* Brief *
Below this line is a set of entries; quote exactly the lines from the line that contains "for hinge, plane" to the line that contains "zip(*points))), Vector(map(max, zip(*points)))", both lines included.

── Provided material ──

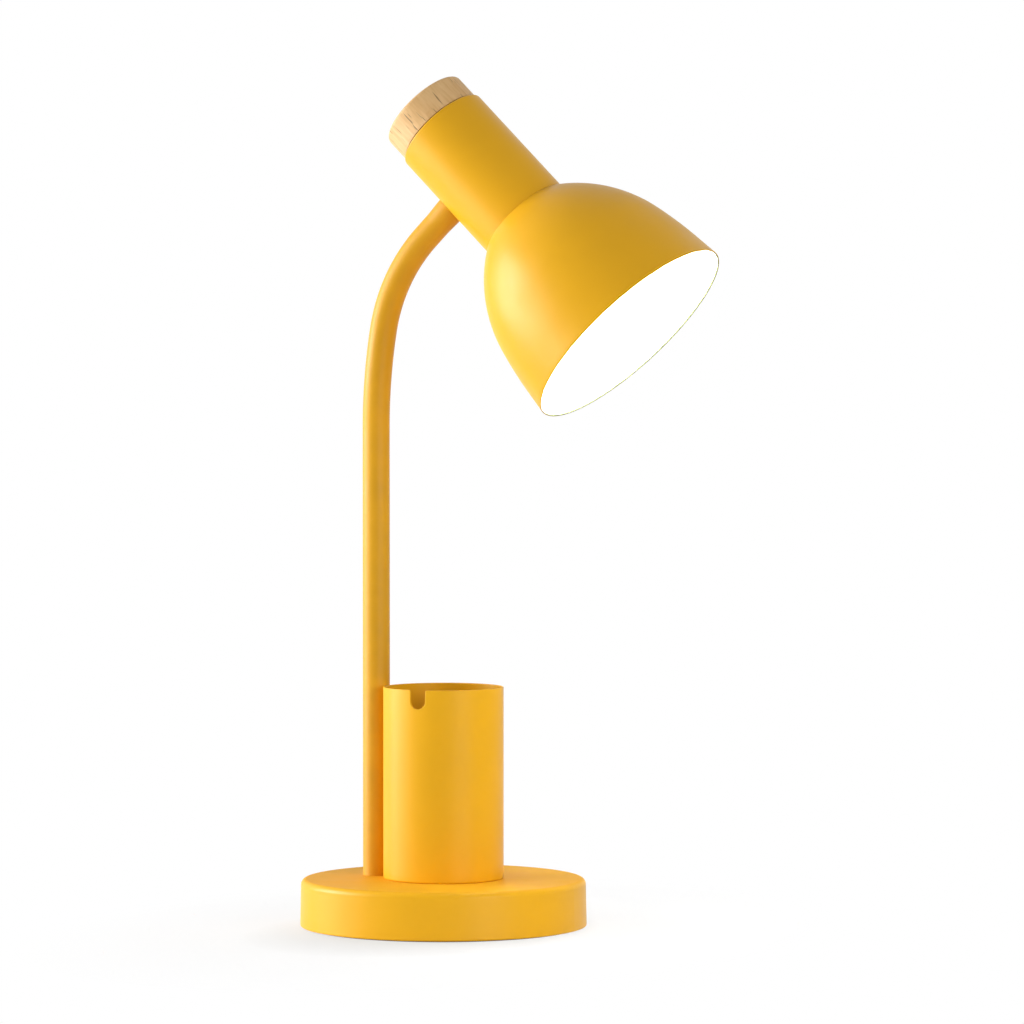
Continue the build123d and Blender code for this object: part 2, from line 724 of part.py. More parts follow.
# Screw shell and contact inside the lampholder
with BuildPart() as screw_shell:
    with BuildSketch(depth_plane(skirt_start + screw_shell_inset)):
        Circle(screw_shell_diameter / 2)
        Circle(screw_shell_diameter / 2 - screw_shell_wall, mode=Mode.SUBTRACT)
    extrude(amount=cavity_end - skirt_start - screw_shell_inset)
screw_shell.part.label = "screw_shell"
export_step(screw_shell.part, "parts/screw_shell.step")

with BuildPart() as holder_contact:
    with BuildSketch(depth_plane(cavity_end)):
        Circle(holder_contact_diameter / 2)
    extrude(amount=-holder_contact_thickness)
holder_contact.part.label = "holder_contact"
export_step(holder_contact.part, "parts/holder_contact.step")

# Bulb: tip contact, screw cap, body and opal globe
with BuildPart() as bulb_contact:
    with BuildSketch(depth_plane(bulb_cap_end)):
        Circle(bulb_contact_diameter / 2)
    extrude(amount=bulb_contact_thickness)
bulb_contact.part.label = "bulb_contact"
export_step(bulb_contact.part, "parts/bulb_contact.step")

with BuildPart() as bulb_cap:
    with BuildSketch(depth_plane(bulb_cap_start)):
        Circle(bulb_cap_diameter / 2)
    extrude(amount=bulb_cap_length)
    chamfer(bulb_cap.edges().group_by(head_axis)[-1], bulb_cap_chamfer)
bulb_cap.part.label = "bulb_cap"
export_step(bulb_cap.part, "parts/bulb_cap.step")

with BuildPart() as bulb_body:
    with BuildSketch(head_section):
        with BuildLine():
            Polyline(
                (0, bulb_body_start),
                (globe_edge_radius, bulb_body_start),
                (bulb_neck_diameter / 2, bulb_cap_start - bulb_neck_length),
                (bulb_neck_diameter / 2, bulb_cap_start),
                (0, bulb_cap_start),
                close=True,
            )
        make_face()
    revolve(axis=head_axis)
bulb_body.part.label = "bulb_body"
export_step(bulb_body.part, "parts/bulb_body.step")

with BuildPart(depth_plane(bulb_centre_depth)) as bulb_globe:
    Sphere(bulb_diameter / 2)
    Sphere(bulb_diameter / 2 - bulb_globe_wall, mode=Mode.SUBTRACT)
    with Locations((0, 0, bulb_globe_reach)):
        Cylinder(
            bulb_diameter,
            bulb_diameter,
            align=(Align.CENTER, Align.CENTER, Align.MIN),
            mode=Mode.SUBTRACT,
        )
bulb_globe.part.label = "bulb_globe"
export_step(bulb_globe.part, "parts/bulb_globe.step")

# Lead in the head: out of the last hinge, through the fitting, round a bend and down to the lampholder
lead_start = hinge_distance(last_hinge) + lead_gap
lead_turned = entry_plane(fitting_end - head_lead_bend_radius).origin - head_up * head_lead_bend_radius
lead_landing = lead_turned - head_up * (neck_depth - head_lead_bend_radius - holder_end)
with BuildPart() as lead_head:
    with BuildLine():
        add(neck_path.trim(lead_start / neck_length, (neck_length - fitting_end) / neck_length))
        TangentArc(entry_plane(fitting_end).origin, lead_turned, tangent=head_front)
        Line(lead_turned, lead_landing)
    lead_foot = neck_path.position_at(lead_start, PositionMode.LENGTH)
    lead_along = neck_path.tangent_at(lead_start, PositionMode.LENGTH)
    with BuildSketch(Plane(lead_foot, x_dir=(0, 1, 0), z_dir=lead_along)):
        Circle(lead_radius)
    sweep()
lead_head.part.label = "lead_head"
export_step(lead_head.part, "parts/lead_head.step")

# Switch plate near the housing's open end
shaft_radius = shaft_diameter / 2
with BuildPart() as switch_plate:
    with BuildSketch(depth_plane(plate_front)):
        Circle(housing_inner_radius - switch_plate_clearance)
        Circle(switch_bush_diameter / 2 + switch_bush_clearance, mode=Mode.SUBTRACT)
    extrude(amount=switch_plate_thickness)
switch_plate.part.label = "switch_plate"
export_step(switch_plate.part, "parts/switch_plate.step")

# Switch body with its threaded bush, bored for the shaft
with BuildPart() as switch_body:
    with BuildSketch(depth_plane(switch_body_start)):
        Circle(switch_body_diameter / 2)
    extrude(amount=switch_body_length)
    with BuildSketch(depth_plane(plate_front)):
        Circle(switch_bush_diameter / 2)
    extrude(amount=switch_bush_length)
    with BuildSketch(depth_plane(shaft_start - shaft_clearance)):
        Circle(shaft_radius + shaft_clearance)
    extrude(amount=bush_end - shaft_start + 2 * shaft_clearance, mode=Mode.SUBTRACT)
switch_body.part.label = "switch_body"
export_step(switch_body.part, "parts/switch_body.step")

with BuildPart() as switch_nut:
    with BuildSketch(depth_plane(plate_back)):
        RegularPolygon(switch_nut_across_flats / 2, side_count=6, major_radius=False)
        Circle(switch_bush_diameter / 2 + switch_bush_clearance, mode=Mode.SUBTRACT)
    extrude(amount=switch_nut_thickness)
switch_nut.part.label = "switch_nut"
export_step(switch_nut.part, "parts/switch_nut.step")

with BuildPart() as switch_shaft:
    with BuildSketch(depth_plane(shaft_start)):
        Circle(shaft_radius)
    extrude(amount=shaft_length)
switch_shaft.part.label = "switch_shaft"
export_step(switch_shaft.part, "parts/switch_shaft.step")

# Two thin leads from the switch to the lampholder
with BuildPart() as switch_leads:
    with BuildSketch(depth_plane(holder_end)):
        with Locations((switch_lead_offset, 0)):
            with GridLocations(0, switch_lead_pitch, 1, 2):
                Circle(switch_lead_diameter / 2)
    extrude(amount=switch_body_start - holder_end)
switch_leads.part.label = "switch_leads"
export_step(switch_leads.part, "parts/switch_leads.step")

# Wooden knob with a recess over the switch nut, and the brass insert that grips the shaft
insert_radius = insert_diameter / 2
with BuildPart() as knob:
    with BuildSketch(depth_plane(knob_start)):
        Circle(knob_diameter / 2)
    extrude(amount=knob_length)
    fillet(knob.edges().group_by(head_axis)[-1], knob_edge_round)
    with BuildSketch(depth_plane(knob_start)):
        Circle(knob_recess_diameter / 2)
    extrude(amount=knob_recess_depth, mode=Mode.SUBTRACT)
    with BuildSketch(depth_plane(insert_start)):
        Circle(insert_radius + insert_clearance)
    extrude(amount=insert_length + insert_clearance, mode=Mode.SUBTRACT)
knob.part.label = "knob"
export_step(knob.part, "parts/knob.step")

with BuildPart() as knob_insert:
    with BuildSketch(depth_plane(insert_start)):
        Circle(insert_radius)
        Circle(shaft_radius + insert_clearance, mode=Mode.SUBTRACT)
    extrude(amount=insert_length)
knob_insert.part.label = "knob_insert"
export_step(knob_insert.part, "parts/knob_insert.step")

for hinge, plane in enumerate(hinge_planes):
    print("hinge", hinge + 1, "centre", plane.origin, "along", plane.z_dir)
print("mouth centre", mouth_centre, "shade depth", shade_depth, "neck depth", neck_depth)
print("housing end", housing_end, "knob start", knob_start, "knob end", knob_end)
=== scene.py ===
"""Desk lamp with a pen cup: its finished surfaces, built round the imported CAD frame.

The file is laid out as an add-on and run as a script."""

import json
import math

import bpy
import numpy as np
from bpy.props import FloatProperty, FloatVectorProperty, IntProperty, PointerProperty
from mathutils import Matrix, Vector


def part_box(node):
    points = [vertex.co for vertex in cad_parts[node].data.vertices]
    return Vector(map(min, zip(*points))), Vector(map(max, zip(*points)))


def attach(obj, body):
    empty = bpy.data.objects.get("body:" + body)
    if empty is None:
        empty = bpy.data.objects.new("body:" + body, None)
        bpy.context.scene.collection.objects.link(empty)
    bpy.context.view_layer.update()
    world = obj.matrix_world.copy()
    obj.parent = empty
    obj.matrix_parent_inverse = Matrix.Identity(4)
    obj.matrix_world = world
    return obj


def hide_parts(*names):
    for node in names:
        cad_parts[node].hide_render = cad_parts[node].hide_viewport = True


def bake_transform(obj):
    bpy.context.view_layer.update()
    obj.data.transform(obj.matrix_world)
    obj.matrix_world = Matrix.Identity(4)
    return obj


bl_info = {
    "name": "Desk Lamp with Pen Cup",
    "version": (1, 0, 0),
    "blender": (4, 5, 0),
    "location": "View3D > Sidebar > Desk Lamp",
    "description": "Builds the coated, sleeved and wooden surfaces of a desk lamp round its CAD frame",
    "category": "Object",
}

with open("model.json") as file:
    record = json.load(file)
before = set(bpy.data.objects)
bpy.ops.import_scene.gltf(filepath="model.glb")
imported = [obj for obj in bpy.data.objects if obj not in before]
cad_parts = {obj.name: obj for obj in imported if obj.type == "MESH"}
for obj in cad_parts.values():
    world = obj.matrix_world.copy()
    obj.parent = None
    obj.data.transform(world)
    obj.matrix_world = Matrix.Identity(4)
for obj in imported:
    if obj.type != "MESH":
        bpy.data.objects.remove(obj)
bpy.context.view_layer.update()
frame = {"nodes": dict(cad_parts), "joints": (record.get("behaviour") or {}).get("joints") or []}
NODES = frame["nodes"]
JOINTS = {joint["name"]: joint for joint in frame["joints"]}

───
── Provided material ──

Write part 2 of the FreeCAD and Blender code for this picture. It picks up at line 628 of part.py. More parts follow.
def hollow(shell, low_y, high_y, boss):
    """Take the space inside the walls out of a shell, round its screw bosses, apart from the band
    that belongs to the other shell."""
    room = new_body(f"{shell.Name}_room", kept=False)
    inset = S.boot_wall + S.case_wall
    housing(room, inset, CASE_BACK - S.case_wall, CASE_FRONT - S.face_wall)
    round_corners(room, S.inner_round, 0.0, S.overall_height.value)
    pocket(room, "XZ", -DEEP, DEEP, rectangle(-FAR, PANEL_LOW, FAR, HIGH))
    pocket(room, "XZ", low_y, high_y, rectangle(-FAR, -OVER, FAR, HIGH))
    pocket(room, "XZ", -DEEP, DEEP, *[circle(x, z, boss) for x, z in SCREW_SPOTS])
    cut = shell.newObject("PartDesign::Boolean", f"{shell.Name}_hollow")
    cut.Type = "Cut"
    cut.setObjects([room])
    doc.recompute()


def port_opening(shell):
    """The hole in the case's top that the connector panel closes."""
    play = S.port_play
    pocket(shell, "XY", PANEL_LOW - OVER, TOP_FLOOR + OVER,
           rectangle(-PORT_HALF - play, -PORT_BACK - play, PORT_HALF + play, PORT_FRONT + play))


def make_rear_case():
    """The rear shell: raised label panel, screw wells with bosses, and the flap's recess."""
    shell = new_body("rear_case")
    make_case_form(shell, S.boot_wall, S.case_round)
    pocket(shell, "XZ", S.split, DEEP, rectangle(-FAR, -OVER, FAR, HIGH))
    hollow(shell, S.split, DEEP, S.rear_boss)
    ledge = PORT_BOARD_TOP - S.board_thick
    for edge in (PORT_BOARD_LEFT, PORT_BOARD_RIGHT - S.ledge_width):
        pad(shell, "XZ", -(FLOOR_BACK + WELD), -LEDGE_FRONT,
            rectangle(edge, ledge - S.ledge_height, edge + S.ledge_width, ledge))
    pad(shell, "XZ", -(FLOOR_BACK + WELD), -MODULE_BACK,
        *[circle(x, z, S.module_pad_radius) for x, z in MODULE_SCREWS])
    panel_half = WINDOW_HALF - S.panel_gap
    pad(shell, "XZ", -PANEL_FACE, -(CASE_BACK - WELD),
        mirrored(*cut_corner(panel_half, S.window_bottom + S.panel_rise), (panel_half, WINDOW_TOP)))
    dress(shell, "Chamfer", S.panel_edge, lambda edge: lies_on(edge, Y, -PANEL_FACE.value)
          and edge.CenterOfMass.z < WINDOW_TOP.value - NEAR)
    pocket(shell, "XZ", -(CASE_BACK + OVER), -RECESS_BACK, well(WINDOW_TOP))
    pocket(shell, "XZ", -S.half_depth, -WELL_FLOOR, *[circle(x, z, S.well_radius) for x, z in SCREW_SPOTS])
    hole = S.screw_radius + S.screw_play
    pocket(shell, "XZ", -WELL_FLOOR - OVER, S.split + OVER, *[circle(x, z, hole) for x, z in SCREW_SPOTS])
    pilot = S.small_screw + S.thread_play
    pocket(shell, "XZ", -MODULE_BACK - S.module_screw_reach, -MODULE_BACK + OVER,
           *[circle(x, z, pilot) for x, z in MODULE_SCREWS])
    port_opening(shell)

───

* Solution to this problem *
for hinge, plane in enumerate(hinge_planes):
    print("hinge", hinge + 1, "centre", plane.origin, "along", plane.z_dir)
print("mouth centre", mouth_centre, "shade depth", shade_depth, "neck depth", neck_depth)
print("housing end", housing_end, "knob start", knob_start, "knob end", knob_end)
=== scene.py ===
"""Desk lamp with a pen cup: its finished surfaces, built round the imported CAD frame.

The file is laid out as an add-on and run as a script."""

import json
import math

import bpy
import numpy as np
from bpy.props import FloatProperty, FloatVectorProperty, IntProperty, PointerProperty
from mathutils import Matrix, Vector


def part_box(node):
    points = [vertex.co for vertex in cad_parts[node].data.vertices]
    return Vector(map(min, zip(*points))), Vector(map(max, zip(*points)))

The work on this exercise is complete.